They get things undone

Dear Tiger Woods, Christopher Lee, Bill Clinton, Newt Gingrich, Hugh Grant, Mark Sanford, and all other public figures who not only can’t manage marital fidelity, but fail on a spectacularly public stage:

There are people for this. Sometimes we’re called handlers. Or fixers. Body men. Executive assistants. Personal assistants.

It doesn’t matter what title you use, but the job description is the same: we run interference between your squeaky-clean reputation, and all the nasty little peccadilloes that you simply can’t stay away from which would otherwise ruin it.

We have what Martin Blank called “a certain moral flexibility.” We live for oppo. We have carefully cultivated access to the other important gatekeepers who can clean up messes and make things go away. And we have leverage with those people (often thanks to the oppo).

We create labyrinthine layers between you and danger. The messier and nastier your compulsion, the more complex the layers and further removed you’ll be. We know the wheres and hows of due diligence, alibis, pseudonyms, disposable phones, throwaway emails, and paper trail elimination. We drive non-descript cars. We have forgettable names and faces, although we remember everything. We have access to cash. We know which hotels have discreet staff, and which are never to be used. We know which of your habits need to take place in private facilities. Or other countries.

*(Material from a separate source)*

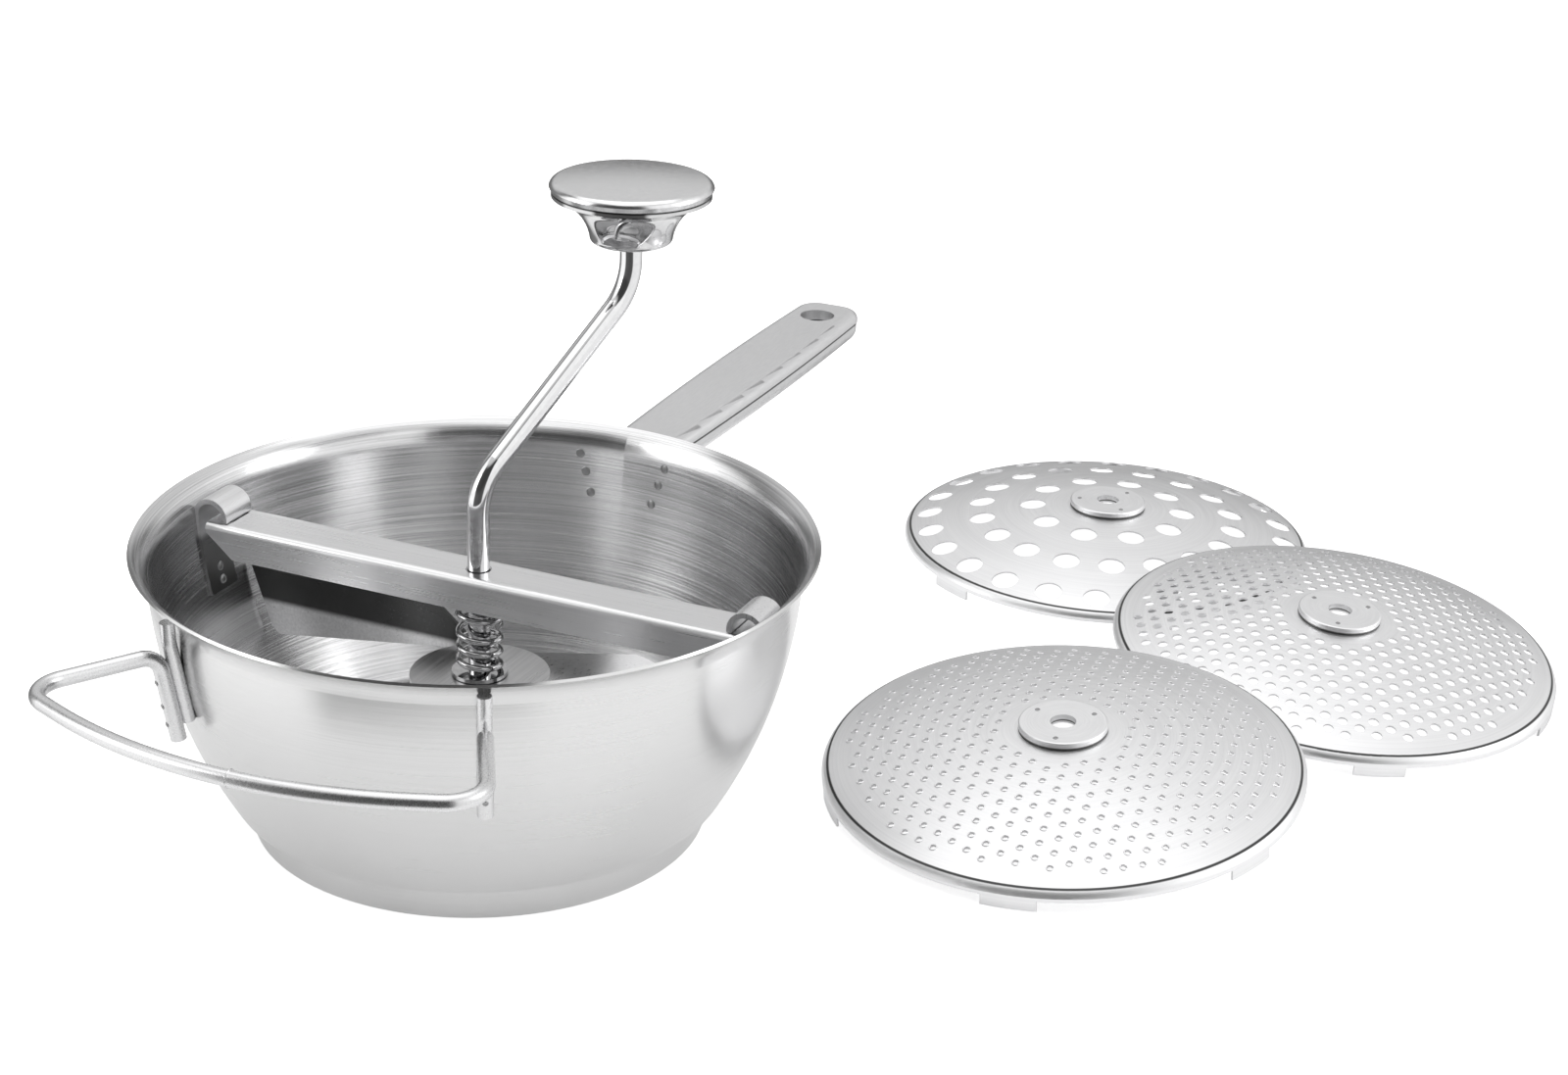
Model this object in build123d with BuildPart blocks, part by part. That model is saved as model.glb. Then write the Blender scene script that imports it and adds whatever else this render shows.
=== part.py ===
from build123d import *
import math
import os

# A rotary food mill of stainless steel with its three loose sieve discs, in millimetres.
# The origin is on the crank's axis, in the plane that the bowl's foot stands on.
# +Z is up, +X runs along the long handle, and the crossbar lies along Y.

# Bowl
rim_diameter = 240.0
bowl_height = 106.0
bowl_wall = 1.0
foot_diameter = 163.0
foot_height = 12.0
foot_step_rise = 2.0
lip_flare = 5.6
lip_height = 10.0
wall_curve_radius = 180.0

# Crossbar and the two hooks that hold it down
bar_width = 20.0
bar_depth = 12.5
bar_sheet = 1.4
bar_top_below_rim = 13.0
bar_end_gap = 6.0
bar_edge_radius = 2.4
slot_gap = 0.5
hook_width = 16.0
hook_neck_width = 10.0
hook_sheet = 1.5
hook_length_below_bar = 30.0
hook_curl_radius = 7.0
hook_tip_depth = 3.2
hook_turn_rise = 1.0
bar_end_depth = 2.0
cut_margin = 1.0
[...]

We have access to weapons, but we don’t need them, because the situation never gets that far. Chandra Levy and Mary Jo Kopechne were embarrassments to the profession. The joke about getting caught with “a dead girl or a live boy” is a boogeyman story but in reality, getting caught at all is amateur hour.

We are willing to die with our secrets because we don’t crave public power, preferring instead private respect. We’d rather be feared among a few than worshipped by thousands.

We get paid very, very handsomely. You think of it as hush money, and so might your spouse, and you might even resent the expense at times—but your dark urges are just too powerful, in the end. If you could quit, you could save that cash, but you can’t quit.

And neither you nor your spouse really want to give up that public persona and power and all that comes with it—the junkets, the headlines, the money, the cars, the planes. And frankly, our personal success rises with yours. We too are invested in you keeping your nose clean and your star rising.

So make the call: your urge, or your career. If you can’t give up the urge, hire a fixer. If you can’t afford a fixer, give up the urge.

But you can’t both satisfy the urge and succeed at the public career. You’re not that clever, and you’re too egotistical. You believe both that you can’t possibly get caught… and that if you do, you can minimize the fallout. You’re wrong on both counts. Stop embarrassing yourself, your family, and your constituents/fans.

Regards, Every political aide in the history of time, back to Henry VIII and the Caesar dynasty (#)
pineapple in a thread about the Representative who was found posting shirtless photos on Craigslist. In my humble opinion, the world would be significantly simpler and more awesome if people just didn’t care about stuff like this. Go fuck as many girls as you want, Chris Lee. Go get em!